The deputy pushed to his full height, giving her a closer look at his clean-shaven jaw. Most men in Cheyenne wore facial hair, but the deputy didn’t even sport a moustache. He had a straight nose, brown hair streaked with the sun and the greenest eyes she’d ever seen. If her life had been simpler, she’d have smiled at him, even flirted a bit. Instead she pulled her lips into an icy line. Until she secured the job at Miss Marlowe’s School, she didn’t want to speak with anyone.
He took off his hat, a sign of respect that made her belly quake because she longed to feel worthy of it. The intensity in his eyes had the same effect but for different reasons. He frightened her.
“I can’t thank you enough, Miss.” His drawl rolled like a river, slow and unstoppable. “I was in the store. I had an eye on her, and then . . .” He sealed his lips. “The next thing I knew, someone said a child was down in the street.”
Pearl knew how he felt. Toby had suffered a bout of croup and she’d been worried to death. Her heart swelled with compassion, but she blocked it. “As you can see, your daughter’s fine. If you’ll excuse me–”
“But I owe you.”
“No, you don’t.” She tried to step back, but Sarah tightened her grip.
The man skimmed her dress the way he’d inspected his daughter for injuries. “Your dress is ruined. I’ll buy you a new one.”
“No!” She could only imagine what kind of talk that would cause.
Instead of backing off, the lawman thrust out his hand. “Forgive my lack of manners. I’m Matt Wiley, Deputy Sheriff.”
If she accepted the handshake, she’d have to give her name. She’d be trapped in a conversation she couldn’t have until she spoke with Carrie and the school board.
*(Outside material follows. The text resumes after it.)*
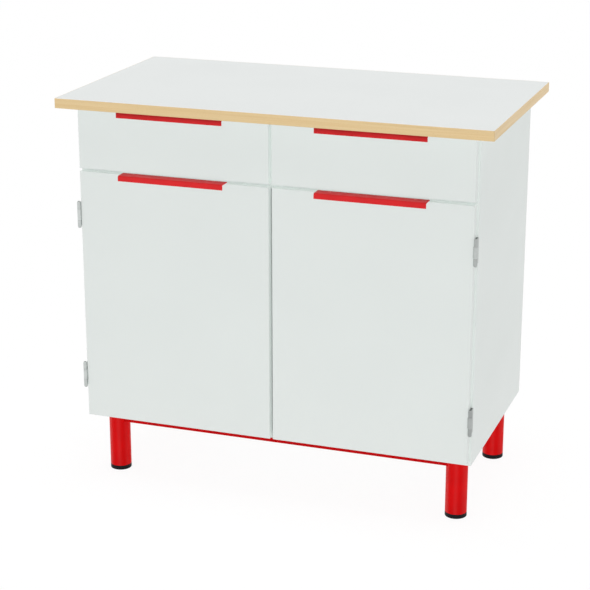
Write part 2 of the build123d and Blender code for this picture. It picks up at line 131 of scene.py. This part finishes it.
def node(tree, kind, sockets=None, **settings):
    """A shader node with its settings, and its sockets set to values or linked to other sockets."""
    made = tree.nodes.new("ShaderNode" + kind)
    for key, value in settings.items():
        setattr(made, key, value)
    for key, value in (sockets or {}).items():
        if isinstance(value, bpy.types.NodeSocket):
            tree.links.new(value, made.inputs[key])
        else:
            made.inputs[key].default_value = value
    return made


def blank_material(name, **sockets):
    """A material with a Principled shader, whose plain numbers are set on its own sockets."""
    material = bpy.data.materials.new(name)
    material.use_nodes = True
    tree = material.node_tree
    shader = tree.nodes["Principled BSDF"]
    for key, value in sockets.items():
        shader.inputs[key.replace("_", " ")].default_value = value
    return material, tree, shader


def object_place(tree):
    """The point on the piece in its own rest frame, in metres."""
    return node(tree, "TexCoord").outputs["Object"]


def object_height(tree):
    """The height of the point on the piece in its own rest frame, in metres."""
    return node(tree, "SeparateXYZ", {"Vector": object_place(tree)}).outputs["Z"]


def noise(tree, scale, detail, stretch=(1.0, 1.0, 1.0), vector=None, roughness=0.5):
    """A noise value, near 0.5 on average, with features of about one over the scale in metres."""
    if vector is None:
        sockets = {"Vector": object_place(tree), "Scale": stretch}
        vector = node(tree, "Mapping", sockets).outputs["Vector"]
    sockets = {"Vector": vector, "Scale": scale, "Detail": detail, "Roughness": roughness}
    return node(tree, "TexNoise", sockets).outputs["Fac"]


def remap(tree, value, low, high, start=0.3, end=0.7):
    """A value's stretch from start to end, laid onto low to high."""
    sockets = {"Value": value, "From Min": start, "From Max": end, "To Min": low, "To Max": high}
    return node(tree, "MapRange", sockets).outputs["Result"]


def full_noise(tree, scale, detail, stretch=(1.0, 1.0, 1.0)):
    """A noise value whose usual stretch is laid onto 0 to 1."""
    return remap(tree, noise(tree, scale, detail, stretch), 0.0, 1.0)


def math_node(tree, operation, first, second=0.0):
    """The result of a Math node on two values."""
    return node(tree, "Math", {0: first, 1: second}, operation=operation).outputs[0]


def blend_colours(tree, factor, first, second):
    """A colour between two others."""
    return node(tree, "Mix", {0: factor, 6: first, 7: second}, data_type="RGBA").outputs[2]


def rgba(colour):
    """An opaque colour."""
    return (*colour, 1.0)


def shade(colour, factor):
    """A colour made darker or lighter by a factor."""
    return tuple(channel * factor for channel in colour)


def tones(tree, factor, colour, first_shade, last_shade):
    """A colour that goes from one shade of itself to another."""
    return blend_colours(tree, factor, rgba(shade(colour, first_shade)), rgba(shade(colour, last_shade)))


def add_bump(tree, shader, height, strength, distance=SKIN_DEPTH):
    """Raise a shader's surface by a height value."""
    sockets = {"Height": height, "Strength": strength, "Distance": distance}
    normal = node(tree, "Bump", sockets).outputs["Normal"]
    tree.links.new(normal, shader.inputs["Normal"])


def board_face(name, colour, peel_scale, peel_strength, rough=BOARD_ROUGHNESS, specular=0.5):
    """Melamine or laminate: a pearled skin, faint clouding and a little uneven gloss from wiping."""
    material, tree, shader = blank_material(name, IOR=1.5, Specular_IOR_Level=specular)
    clouds = tones(tree, full_noise(tree, 5.0, 4.0), colour, 0.985, 1.012)
    specks = tones(tree, full_noise(tree, 1600.0, 1.0), colour, 0.982, 1.015)
    tree.links.new(blend_colours(tree, 0.45, clouds, specks), shader.inputs["Base Color"])
    wiped = noise(tree, 3.0, 5.0, (1.0, 1.0, 2.6))
    tree.links.new(remap(tree, wiped, *rough), shader.inputs["Roughness"])
    add_bump(tree, shader, noise(tree, peel_scale, 3.0, roughness=0.6), peel_strength)
    return material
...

The less she said to this man, the safer she’d be. She indicated her muddy glove. “I don’t want to dirty your hand. I have to go now.” Before he could argue, she pivoted and headed for the hotel.
The cry came from Sarah. Every instinct told Pearl to hug the child goodbye, but she couldn’t risk a conversation with the girl’s father. Walking faster, she skirted a puddle and stepped on to the boardwalk. Thinking of Toby, her father and the new life she wanted for them all, she hurried to the hotel.